Descriptions, Reviews, Etc.
Publisher Description:
One important legacy of colonialism is the separation of a culture from the land upon which its people live. Populations are displaced; topographical objects are renamed, and the land becomes a resource to be exploited. Starting with three landscapes viewed as threatening by the Europeans who colonized them, Imagined Topographies examines the ways artists, writers, and musicians distill new meaning in formerly colonized spaces through the articulation of landscapes that are homelands, not commodities. In the Irish bog Seamus Heaney explores legacies of violence, John Dunne looks at rural poverty and religious faith, and Catherine Harper creates art connecting landscape and gender.
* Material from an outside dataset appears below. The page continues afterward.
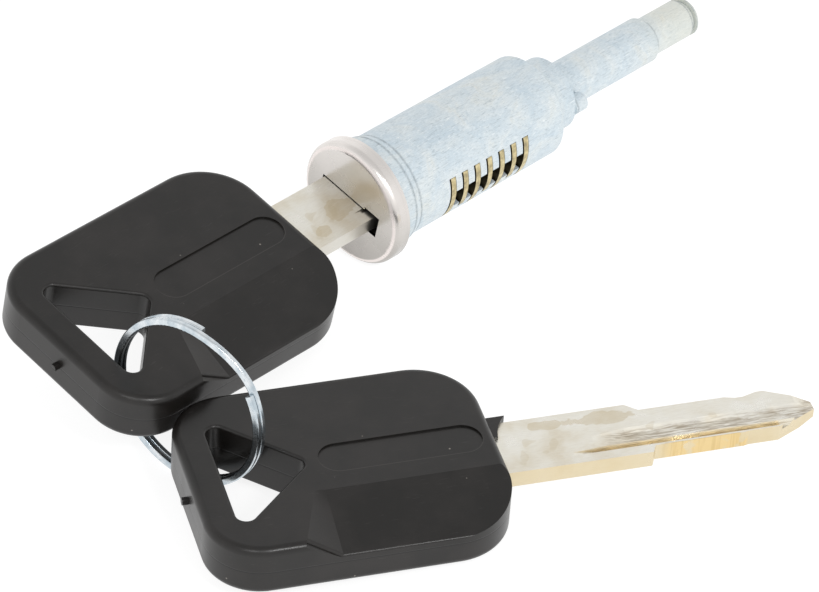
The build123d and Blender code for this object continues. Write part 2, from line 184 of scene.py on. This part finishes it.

Influenced by the Amazon, Wilson Harris creates dense multi-layered Guyanese epics, Karen Tei Yamashita plays with the telenovela to explore the role of multinational corporations in deforestation, and in recordings Douglas Quin combines the natural world with the technological, raising questions of connected cultural and natural loss. The two landscapes of Australia, the empty land of the colonizers and the fertile land known by the original inhabitants, are explored in the novels of David Malouf, while Peter Carey turns to the animal world to define the Australian national character, and the people of Ramingining, in films and a website created in collaboration with the filmmaker Rolf de Heer, intervene in the Australian land rights struggle. Challenging the dominant perceptions of land in these regions, artists, musicians, and writers create new visions of landscapes tied to cultures where social and ecological justice offer choices other than emigration and habitat destruction.